GIVEN INSTRUCTION: Write out each line beneath this one exactly as it reads.

INPUT DATA:
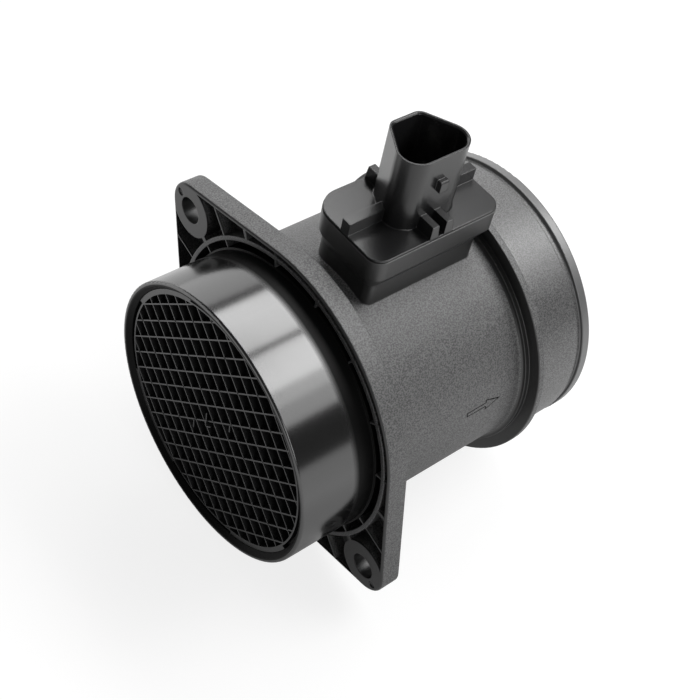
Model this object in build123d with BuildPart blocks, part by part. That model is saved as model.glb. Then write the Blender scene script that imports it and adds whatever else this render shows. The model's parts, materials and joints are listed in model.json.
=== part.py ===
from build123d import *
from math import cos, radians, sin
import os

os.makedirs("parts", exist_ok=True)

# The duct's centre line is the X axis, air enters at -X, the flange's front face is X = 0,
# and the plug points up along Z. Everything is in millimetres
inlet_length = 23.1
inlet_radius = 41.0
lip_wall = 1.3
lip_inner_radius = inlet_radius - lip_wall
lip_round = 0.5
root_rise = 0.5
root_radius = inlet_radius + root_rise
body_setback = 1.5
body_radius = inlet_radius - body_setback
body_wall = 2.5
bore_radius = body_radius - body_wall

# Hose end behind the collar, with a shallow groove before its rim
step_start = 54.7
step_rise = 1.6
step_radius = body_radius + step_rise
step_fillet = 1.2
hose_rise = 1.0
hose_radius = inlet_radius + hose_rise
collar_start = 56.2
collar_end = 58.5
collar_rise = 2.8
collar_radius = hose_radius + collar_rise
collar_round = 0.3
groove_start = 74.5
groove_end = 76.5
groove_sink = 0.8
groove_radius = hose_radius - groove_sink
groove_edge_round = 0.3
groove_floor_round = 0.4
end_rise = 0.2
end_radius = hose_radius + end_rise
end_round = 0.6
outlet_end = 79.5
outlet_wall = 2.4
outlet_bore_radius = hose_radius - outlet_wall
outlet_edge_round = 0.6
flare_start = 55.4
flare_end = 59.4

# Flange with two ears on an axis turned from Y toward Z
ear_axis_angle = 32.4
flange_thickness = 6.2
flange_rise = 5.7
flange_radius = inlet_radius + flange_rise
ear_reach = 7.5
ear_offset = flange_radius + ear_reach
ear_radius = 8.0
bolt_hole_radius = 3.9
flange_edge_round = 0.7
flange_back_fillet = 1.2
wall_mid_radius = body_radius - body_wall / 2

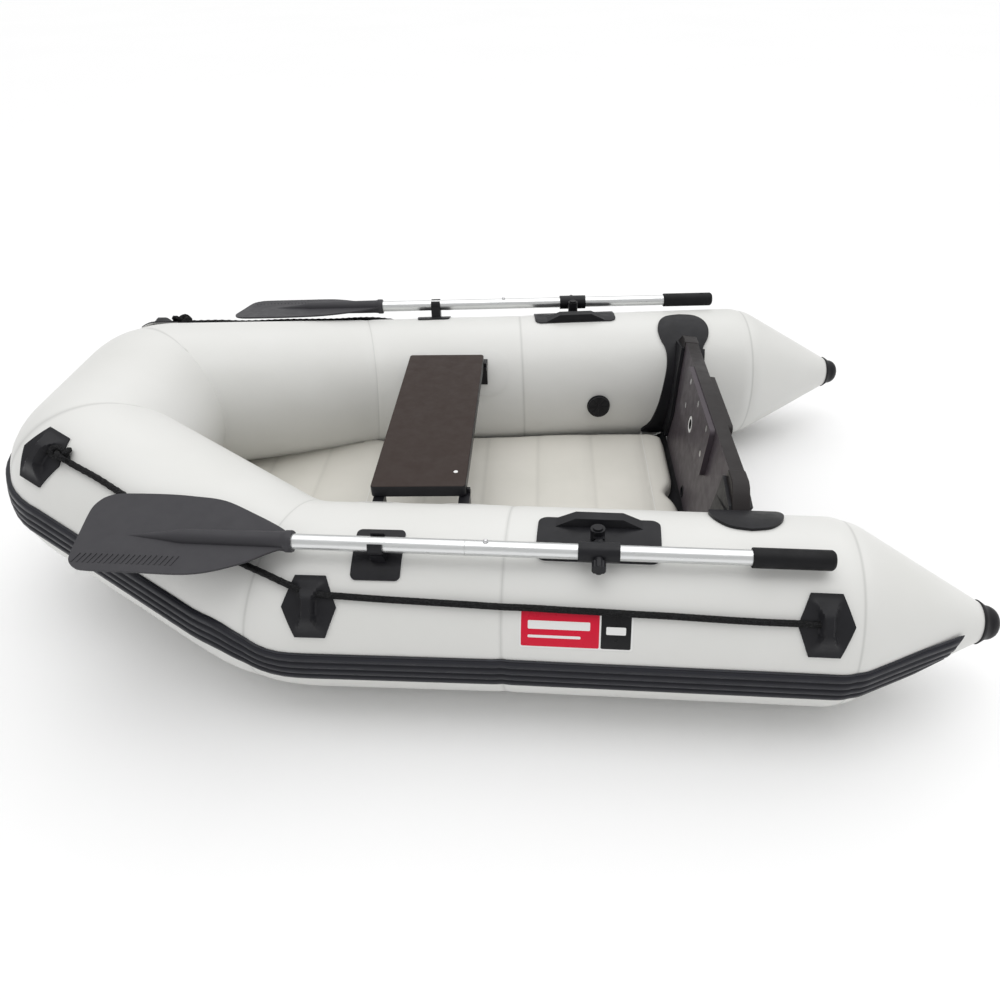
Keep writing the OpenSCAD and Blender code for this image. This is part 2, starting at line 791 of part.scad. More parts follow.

PROBLEM SOLUTION:
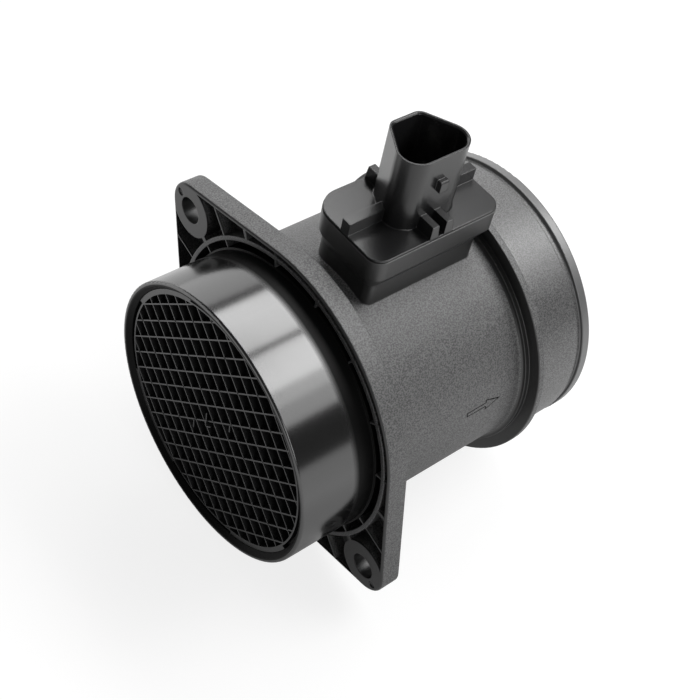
Model this object in build123d with BuildPart blocks, part by part. That model is saved as model.glb. Then write the Blender scene script that imports it and adds whatever else this render shows. The model's parts, materials and joints are listed in model.json.
=== part.py ===
from build123d import *
from math import cos, radians, sin
import os

os.makedirs("parts", exist_ok=True)

# The duct's centre line is the X axis, air enters at -X, the flange's front face is X = 0,
# and the plug points up along Z. Everything is in millimetres
inlet_length = 23.1
inlet_radius = 41.0
lip_wall = 1.3
lip_inner_radius = inlet_radius - lip_wall
lip_round = 0.5
root_rise = 0.5
root_radius = inlet_radius + root_rise
body_setback = 1.5
body_radius = inlet_radius - body_setback
body_wall = 2.5
bore_radius = body_radius - body_wall

# Hose end behind the collar, with a shallow groove before its rim
step_start = 54.7
step_rise = 1.6
step_radius = body_radius + step_rise
step_fillet = 1.2
hose_rise = 1.0
hose_radius = inlet_radius + hose_rise
collar_start = 56.2
collar_end = 58.5
collar_rise = 2.8
collar_radius = hose_radius + collar_rise
collar_round = 0.3
groove_start = 74.5
groove_end = 76.5
groove_sink = 0.8
groove_radius = hose_radius - groove_sink
groove_edge_round = 0.3
groove_floor_round = 0.4
end_rise = 0.2
end_radius = hose_radius + end_rise
end_round = 0.6
outlet_end = 79.5
outlet_wall = 2.4
outlet_bore_radius = hose_radius - outlet_wall
outlet_edge_round = 0.6
flare_start = 55.4
flare_end = 59.4

# Flange with two ears on an axis turned from Y toward Z
ear_axis_angle = 32.4
flange_thickness = 6.2
flange_rise = 5.7
flange_radius = inlet_radius + flange_rise
ear_reach = 7.5
ear_offset = flange_radius + ear_reach
ear_radius = 8.0
bolt_hole_radius = 3.9
flange_edge_round = 0.7
flange_back_fillet = 1.2
wall_mid_radius = body_radius - body_wall / 2

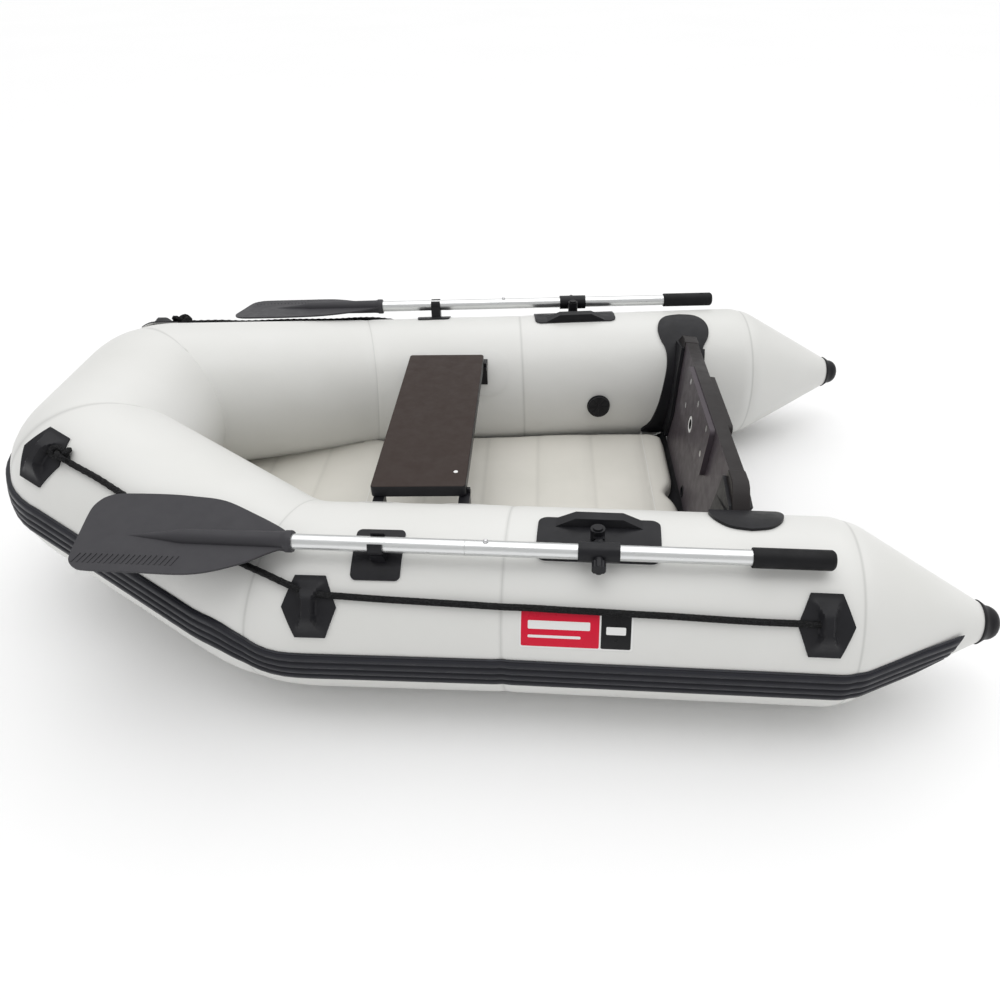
Keep writing the OpenSCAD and Blender code for this image. This is part 2, starting at line 791 of part.scad. More parts follow.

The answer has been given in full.